- **EXERCISE TASK**: Reproduce all of the data word for word.

**** DATASET SECTION ****

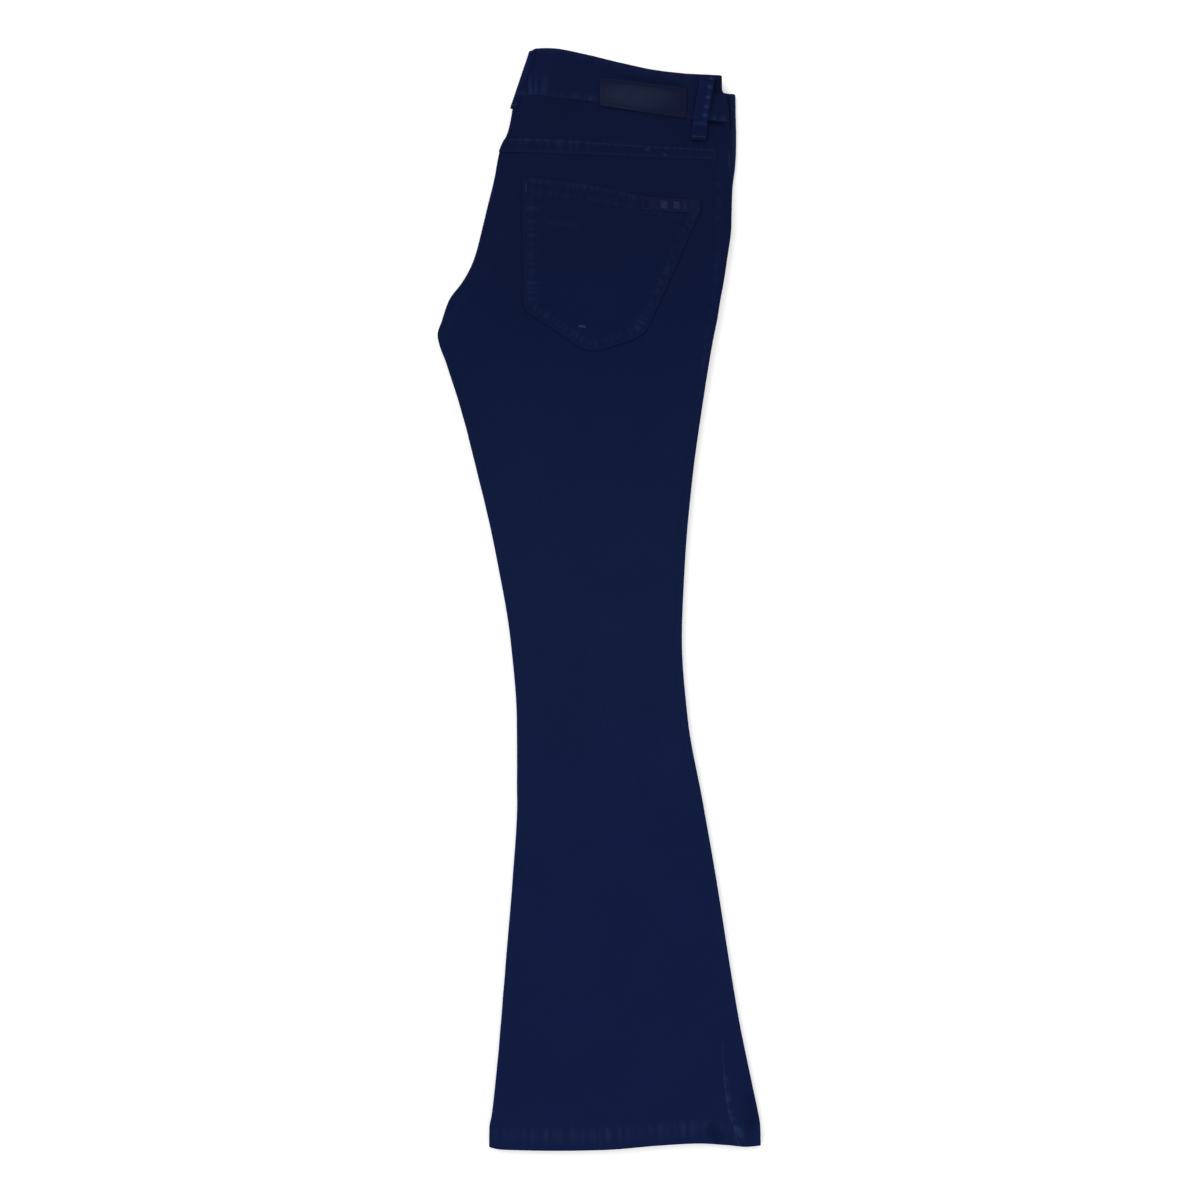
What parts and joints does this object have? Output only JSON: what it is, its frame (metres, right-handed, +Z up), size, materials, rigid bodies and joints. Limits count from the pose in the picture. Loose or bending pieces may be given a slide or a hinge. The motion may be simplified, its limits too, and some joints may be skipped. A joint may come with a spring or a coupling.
{
  "type": "flared jeans, folded in half",
  "caption": "Dark denim flared jeans folded lengthwise and lying flat, back outside, with yokes, pockets, belt loops and a plain leather patch.",
  "frame": {"origin": "middle of the folded garment's box, on the surface it lies on", "axes": "+X across the leg towards the outseam, +Y along the leg towards the waistband, +Z up through the pile of cloth"},
  "size_m": [0.3238, 1.1015, 0.0165],
  "materials": {
    "denim": "very dark navy stretch twill with tone-on-tone stitching, soft and matt",
    "denim_trim": "the same denim folded into belt loops, slightly worn on its ridges",
    "leather": "dark grey-blue leather, satin, bare",
    "woven_tab": "dark woven tape with pale bar tacks, bare"
  },
  "bodies": {
    "root": {"right_back_panel": "denim", "left_back_panel": "denim", "right_front_panel": "denim", "left_front_panel": "denim", "right_back_yoke": "denim", "left_back_yoke": "denim", "waistband": "denim", "right_back_pocket": "denim", "left_back_pocket": "denim", "folded_front_layers": "denim", "belt_loop_centre_back": "denim_trim", "belt_loop_right_back": "denim_trim", "belt_loop_left_back": "denim_trim", "waistband_patch": "leather", "pocket_tab": "woven_tab"}
  },
  "joints": []
}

****

- **FINAL RESULT**:
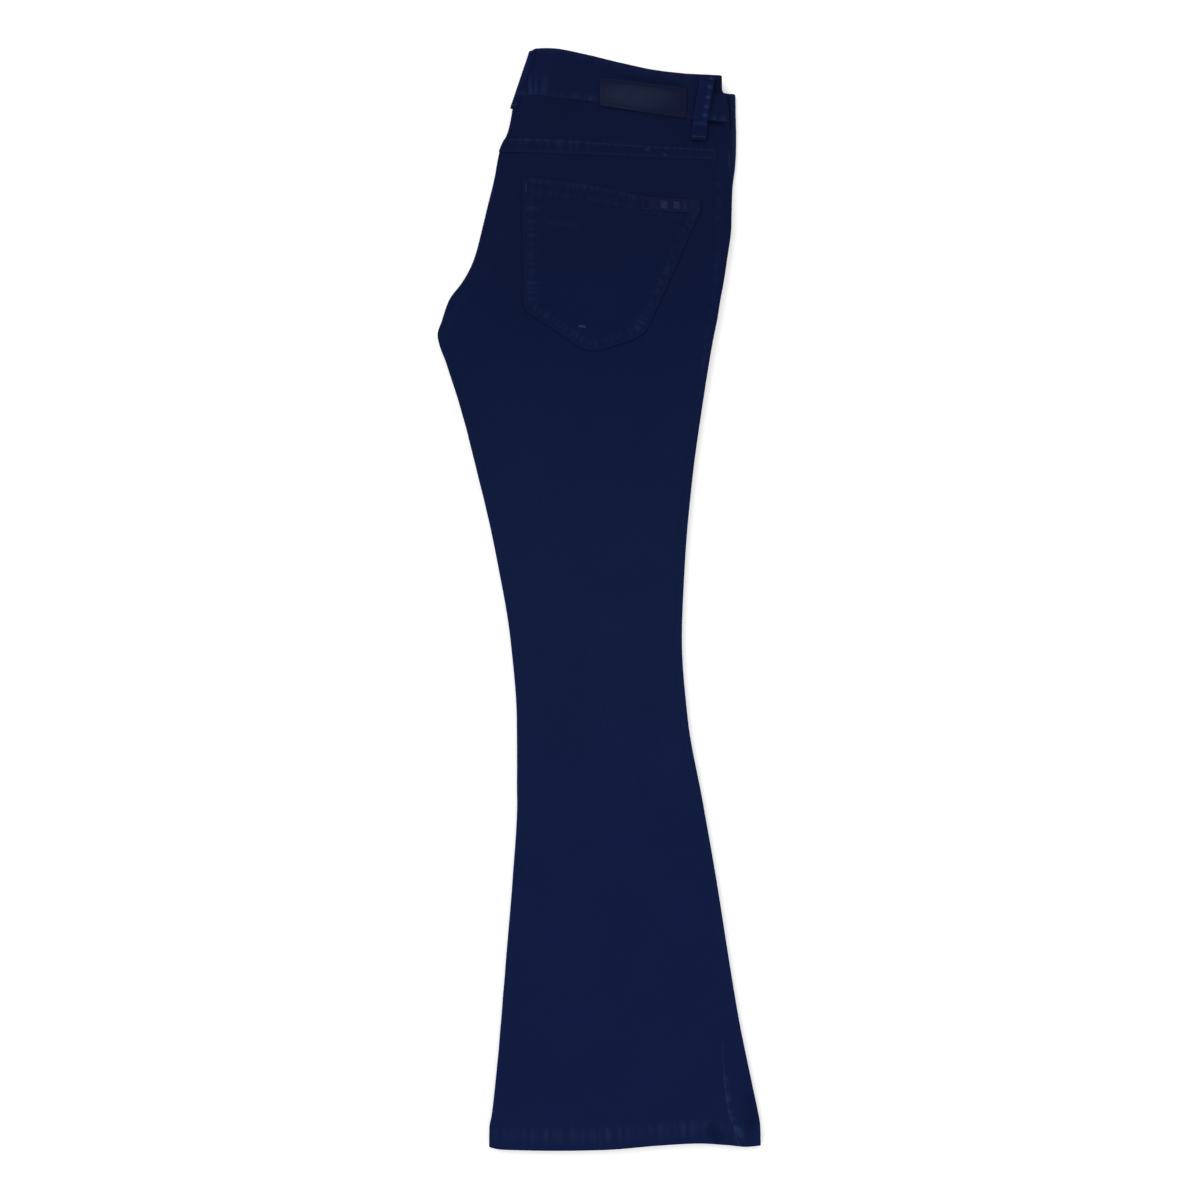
What parts and joints does this object have? Output only JSON: what it is, its frame (metres, right-handed, +Z up), size, materials, rigid bodies and joints. Limits count from the pose in the picture. Loose or bending pieces may be given a slide or a hinge. The motion may be simplified, its limits too, and some joints may be skipped. A joint may come with a spring or a coupling.
{
  "type": "flared jeans, folded in half",
  "caption": "Dark denim flared jeans folded lengthwise and lying flat, back outside, with yokes, pockets, belt loops and a plain leather patch.",
  "frame": {"origin": "middle of the folded garment's box, on the surface it lies on", "axes": "+X across the leg towards the outseam, +Y along the leg towards the waistband, +Z up through the pile of cloth"},
  "size_m": [0.3238, 1.1015, 0.0165],
  "materials": {
    "denim": "very dark navy stretch twill with tone-on-tone stitching, soft and matt",
    "denim_trim": "the same denim folded into belt loops, slightly worn on its ridges",
    "leather": "dark grey-blue leather, satin, bare",
    "woven_tab": "dark woven tape with pale bar tacks, bare"
  },
  "bodies": {
    "root": {"right_back_panel": "denim", "left_back_panel": "denim", "right_front_panel": "denim", "left_front_panel": "denim", "right_back_yoke": "denim", "left_back_yoke": "denim", "waistband": "denim", "right_back_pocket": "denim", "left_back_pocket": "denim", "folded_front_layers": "denim", "belt_loop_centre_back": "denim_trim", "belt_loop_right_back": "denim_trim", "belt_loop_left_back": "denim_trim", "waistband_patch": "leather", "pocket_tab": "woven_tab"}
  },
  "joints": []
}